The thing that's changed is that we now understand JSON Schema versions properly, according to the specification(s). Beforehand, the schema version was essentially ignored.

There is another possibility here: we could potentially provide a way of saying "if you encounter an unknown schema version, use this known schema version instead", but that feature would need some design work.

For now, I'd suggest that a preprocessing step probably remains the best option.

andrewthauer commented 1 month ago

Thanks again for breaking this down even more @rogpeppe. I can see why we would want to not to rely on network access when using the schema versions so this makes sense.

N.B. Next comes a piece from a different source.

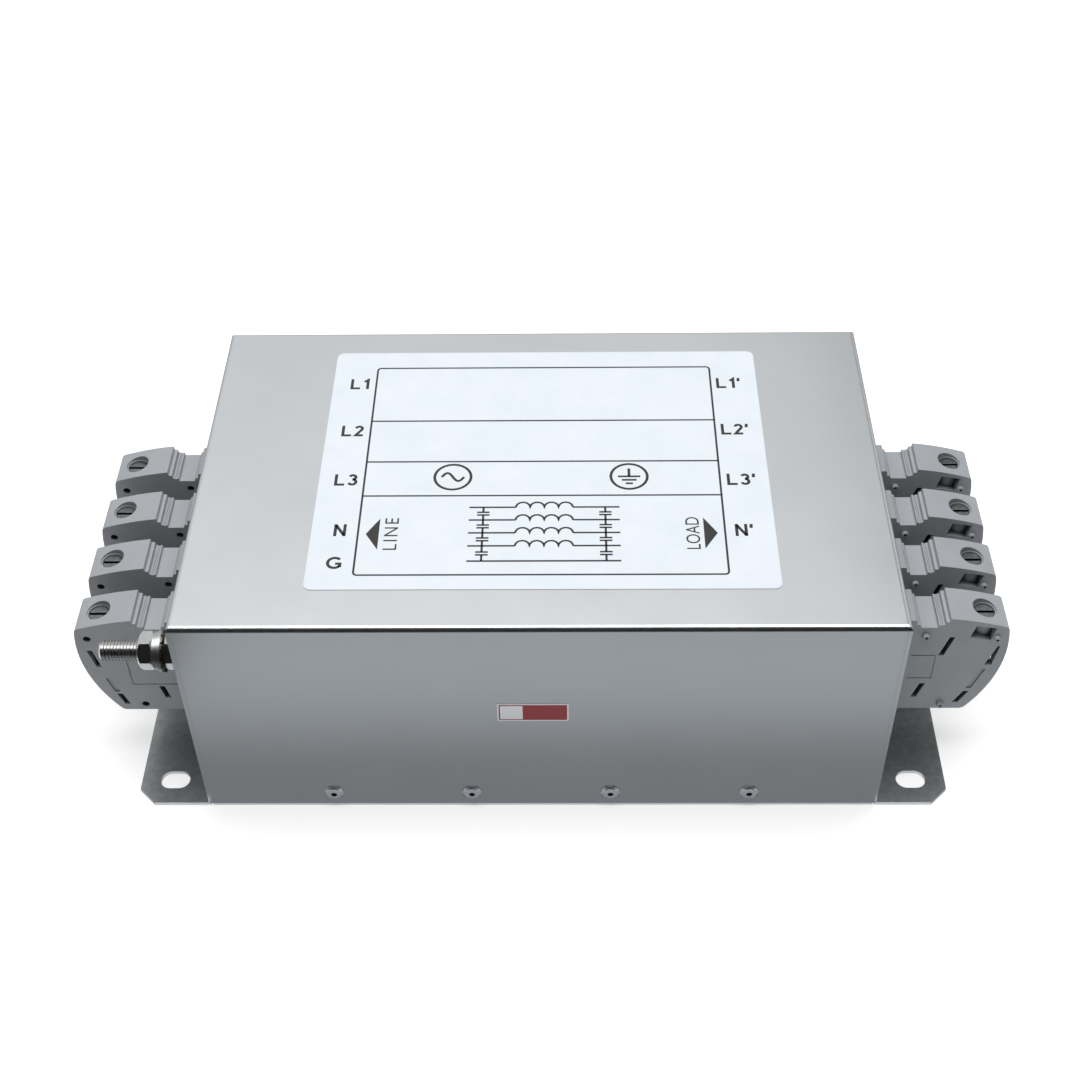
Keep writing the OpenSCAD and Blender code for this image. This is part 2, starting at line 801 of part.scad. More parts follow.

That said, we could potentially encode the "latest" logic into the CUE binary, so a given CUE binary will always interpret http://json-schema.org/schema/# as the latest known version.

I kind of think this might be the most ideal case since it's more or less what is being asked for right? Even though to your point it might not be known by the author. I'm always pro less work on the consumer of tools, so longer term solutions that are hands off are more appealing to me. Assuming they don't hide hard to debug issues when things fail.

I wonder if there's any way to make it clear to your upstreams that they would be better off using an actual fixed schema version that corresponds to the version they're writing against. I wonder if these schemas actually are written against 2020-12 - it seems quite likely they might be written against another commonly used variant such as draft-07.

The helm charts we are using are open source so I could either nudge about this in GH issues or open PRs. Luckily we don't use a lot of them for this purpose so that might be ok. I think the problem here is I suspect a lot of folks copy examples from other places and don't give it much thought to the implications. So this could be a very wide spread problem potentially that would be hard to squash.

For now, I'd suggest that a preprocessing step probably remains the best option.

Yeah, this shouldn't be too much trouble to work around for our current use case.